The best kind of fiction can make its created world relevant to the reader and make the setting tangible to the visual imagery of the audience. Sometimes, however, you find a perfect storm. The general themes of this narrative make it all the more real. It is filled with characters experiencing all the global uncertainty that so many have to reckon with in today's world.

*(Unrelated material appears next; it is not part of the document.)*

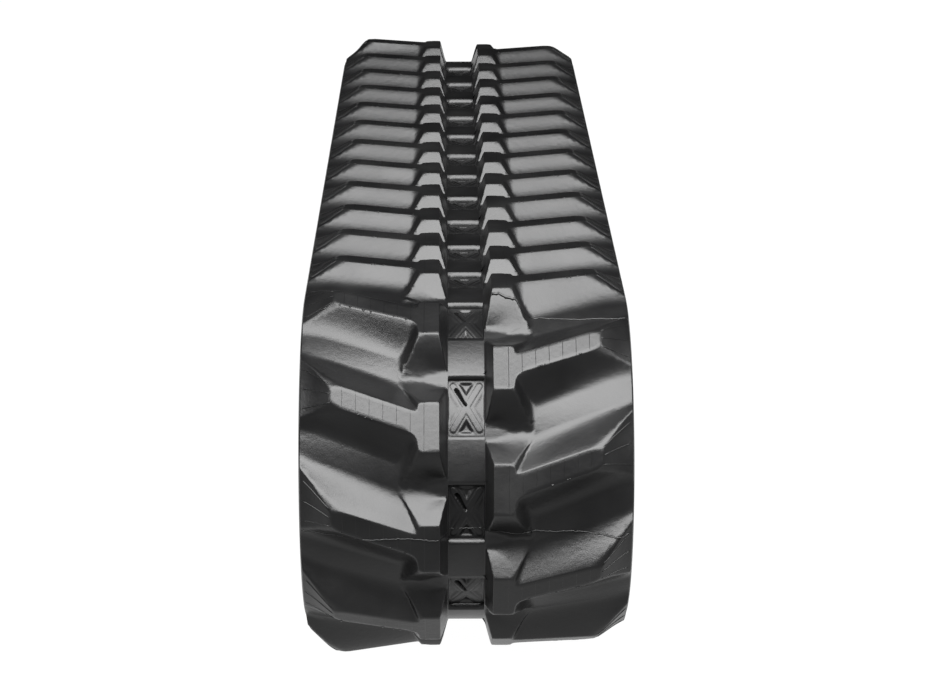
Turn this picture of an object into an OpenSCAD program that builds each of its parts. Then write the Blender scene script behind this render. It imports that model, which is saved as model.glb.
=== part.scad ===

The Rickter Plague has consumed the world. It has destroyed any and all manners of civilization. All social norms from money to public safety are things of the past. Madman Stan Rickter is building himself an empire and looks to destroy anyone who challenges his vision. Maria Kaylor, a young kid forced to mature with lightning speed, is humanity's last hope as she becomes the key to the resistance. Those that are not dead are isolated and leaderless. It is a hard and terrifying existence controlled by small groupings of extremists, who are clinging to power at the expense of humanity's remaining elements. Everyone is fixated on the hopes of a miracle serum, while those that are naturally immune are left to pick up the pieces.
Themes of nurture over nature are delicately explored in this novel. The action is as fluid as the book's perilous times demand. Nothing is ever over the top, and all the elements add to the elevated nature of the story. Good fiction should be wonderful to read. Great fiction like this has the power to comfort. Diffley's is a compelling, timely tale told in the best way possible.